Directive
Quote every line below exactly as it reads.

Data
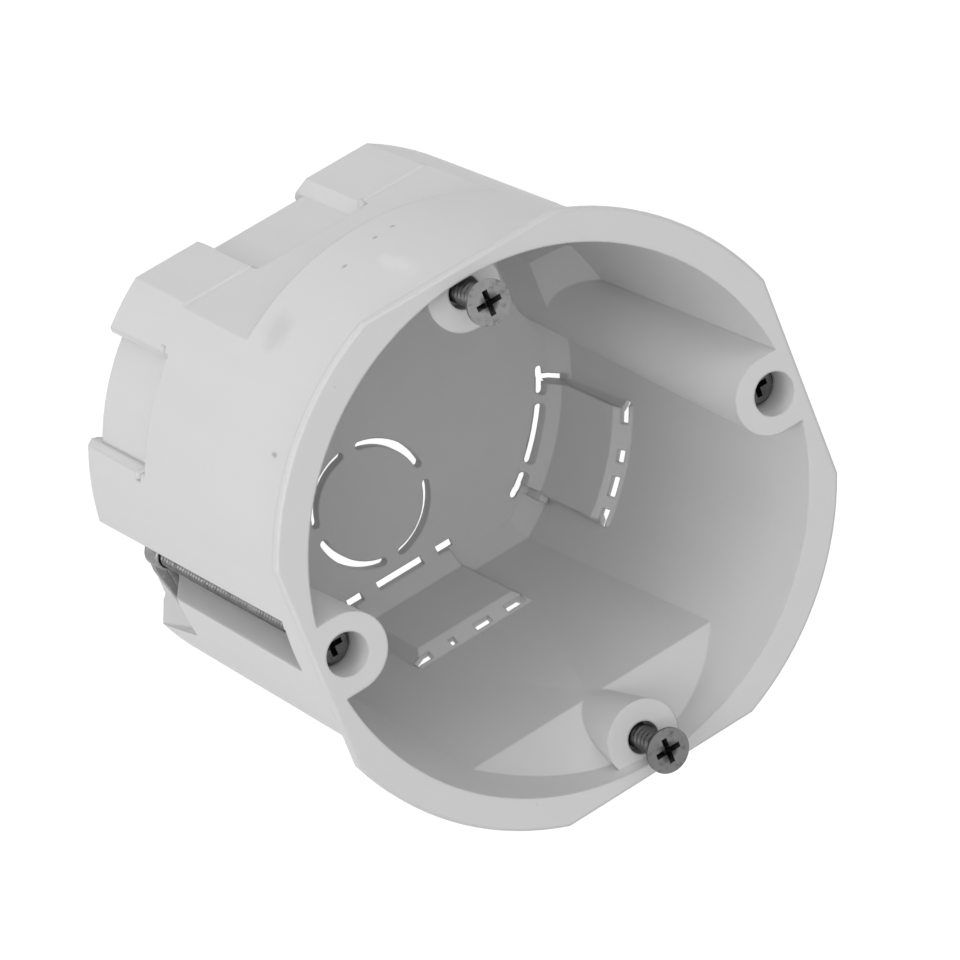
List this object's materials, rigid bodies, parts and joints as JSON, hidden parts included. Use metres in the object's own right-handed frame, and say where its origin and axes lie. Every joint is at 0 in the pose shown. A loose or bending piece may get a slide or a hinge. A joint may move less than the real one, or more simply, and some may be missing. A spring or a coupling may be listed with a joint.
{
  "type": "flush mounting box",
  "caption": "Deep round flush mounting box with a thin front flange, stepped knock-outs, device screws and swing-out wall claws.",
  "frame": {"origin": "centre of the rear face", "axes": "+Z from the rear face out of the mouth, towards the room; claw screws on the X axis, device screws on the Y axis"},
  "size_m": [0.0676, 0.0676, 0.0622],
  "materials": {
    "moulded_plastic": "fine satin moulded surface",
    "plated_steel": "dull zinc plating",
    "claw_steel": "dull punched sheet"
  },
  "bodies": {
    "box_body": {"box": "moulded_plastic"},
    "device_screw_upper": {"device_screw_upper": "plated_steel"},
    "device_screw_lower": {"device_screw_lower": "plated_steel"},
    "claw_screw_left": {"claw_screw_left": "plated_steel"},
    "claw_screw_right": {"claw_screw_right": "plated_steel"},
    "claw_left": {"claw_left": "claw_steel"},
    "claw_right": {"claw_right": "claw_steel"}
  },
  "joints": [
    {"name": "device_screw_upper_travel", "type": "slide", "parent": "box_body", "child": "device_screw_upper", "axis": [0, 0, 1], "range_m": [-0.0028, 0.018]},
    {"name": "device_screw_lower_travel", "type": "slide", "parent": "box_body", "child": "device_screw_lower", "axis": [0, 0, 1], "range_m": [-0.0028, 0.018]},
    {"name": "claw_screw_left_turn", "type": "hinge", "parent": "box_body", "child": "claw_screw_left", "pos_m": [-0.02984, 0, 0.05], "axis": [0, 0, 1], "continuous": true},
    {"name": "claw_screw_right_turn", "type": "hinge", "parent": "box_body", "child": "claw_screw_right", "pos_m": [0.02984, 0, 0.05], "axis": [0, 0, 1], "continuous": true},
    {"name": "claw_left_swing", "type": "hinge", "parent": "box_body", "child": "claw_left", "pos_m": [-0.02984, 0, 0.0104], "axis": [0, 0, -1], "range_deg": [0, 90]},
    {"name": "claw_right_swing", "type": "hinge", "parent": "box_body", "child": "claw_right", "pos_m": [0.02984, 0, 0.0104], "axis": [0, 0, -1], "range_deg": [0, 90]}
  ]
}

Solution to the problem
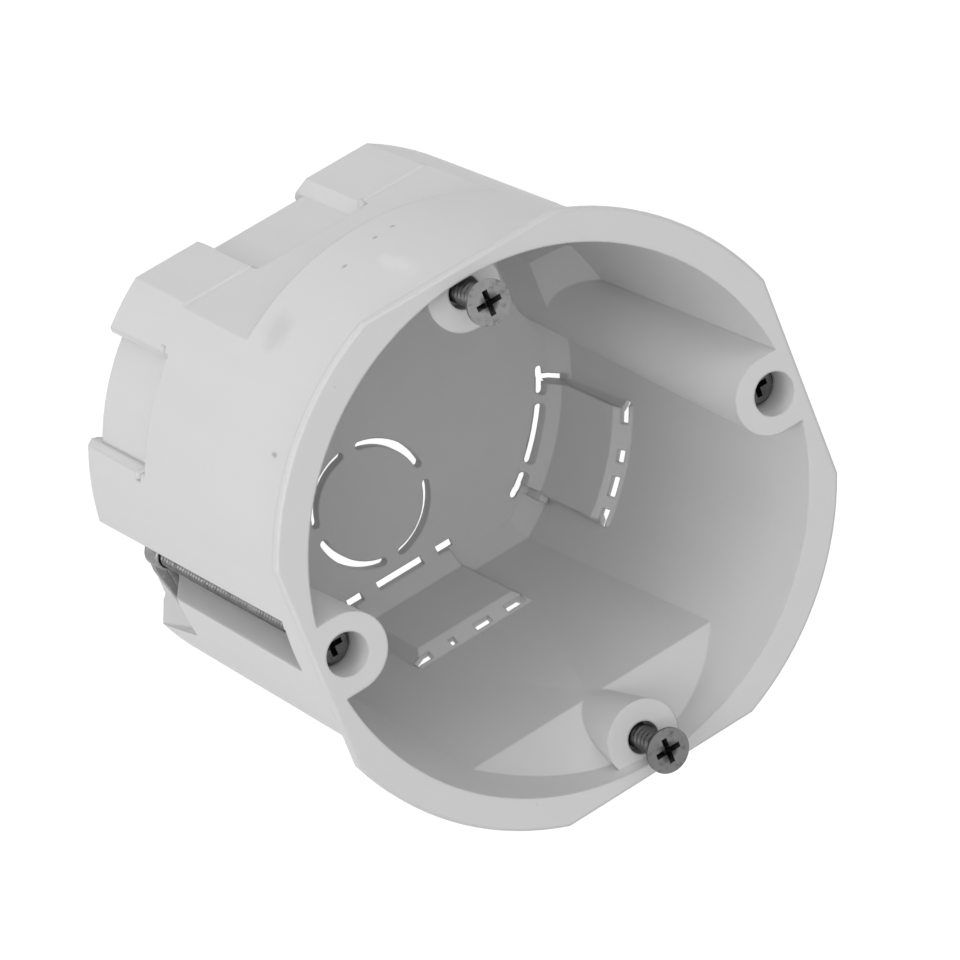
List this object's materials, rigid bodies, parts and joints as JSON, hidden parts included. Use metres in the object's own right-handed frame, and say where its origin and axes lie. Every joint is at 0 in the pose shown. A loose or bending piece may get a slide or a hinge. A joint may move less than the real one, or more simply, and some may be missing. A spring or a coupling may be listed with a joint.
{
  "type": "flush mounting box",
  "caption": "Deep round flush mounting box with a thin front flange, stepped knock-outs, device screws and swing-out wall claws.",
  "frame": {"origin": "centre of the rear face", "axes": "+Z from the rear face out of the mouth, towards the room; claw screws on the X axis, device screws on the Y axis"},
  "size_m": [0.0676, 0.0676, 0.0622],
  "materials": {
    "moulded_plastic": "fine satin moulded surface",
    "plated_steel": "dull zinc plating",
    "claw_steel": "dull punched sheet"
  },
  "bodies": {
    "box_body": {"box": "moulded_plastic"},
    "device_screw_upper": {"device_screw_upper": "plated_steel"},
    "device_screw_lower": {"device_screw_lower": "plated_steel"},
    "claw_screw_left": {"claw_screw_left": "plated_steel"},
    "claw_screw_right": {"claw_screw_right": "plated_steel"},
    "claw_left": {"claw_left": "claw_steel"},
    "claw_right": {"claw_right": "claw_steel"}
  },
  "joints": [
    {"name": "device_screw_upper_travel", "type": "slide", "parent": "box_body", "child": "device_screw_upper", "axis": [0, 0, 1], "range_m": [-0.0028, 0.018]},
    {"name": "device_screw_lower_travel", "type": "slide", "parent": "box_body", "child": "device_screw_lower", "axis": [0, 0, 1], "range_m": [-0.0028, 0.018]},
    {"name": "claw_screw_left_turn", "type": "hinge", "parent": "box_body", "child": "claw_screw_left", "pos_m": [-0.02984, 0, 0.05], "axis": [0, 0, 1], "continuous": true},
    {"name": "claw_screw_right_turn", "type": "hinge", "parent": "box_body", "child": "claw_screw_right", "pos_m": [0.02984, 0, 0.05], "axis": [0, 0, 1], "continuous": true},
    {"name": "claw_left_swing", "type": "hinge", "parent": "box_body", "child": "claw_left", "pos_m": [-0.02984, 0, 0.0104], "axis": [0, 0, -1], "range_deg": [0, 90]},
    {"name": "claw_right_swing", "type": "hinge", "parent": "box_body", "child": "claw_right", "pos_m": [0.02984, 0, 0.0104], "axis": [0, 0, -1], "range_deg": [0, 90]}
  ]
}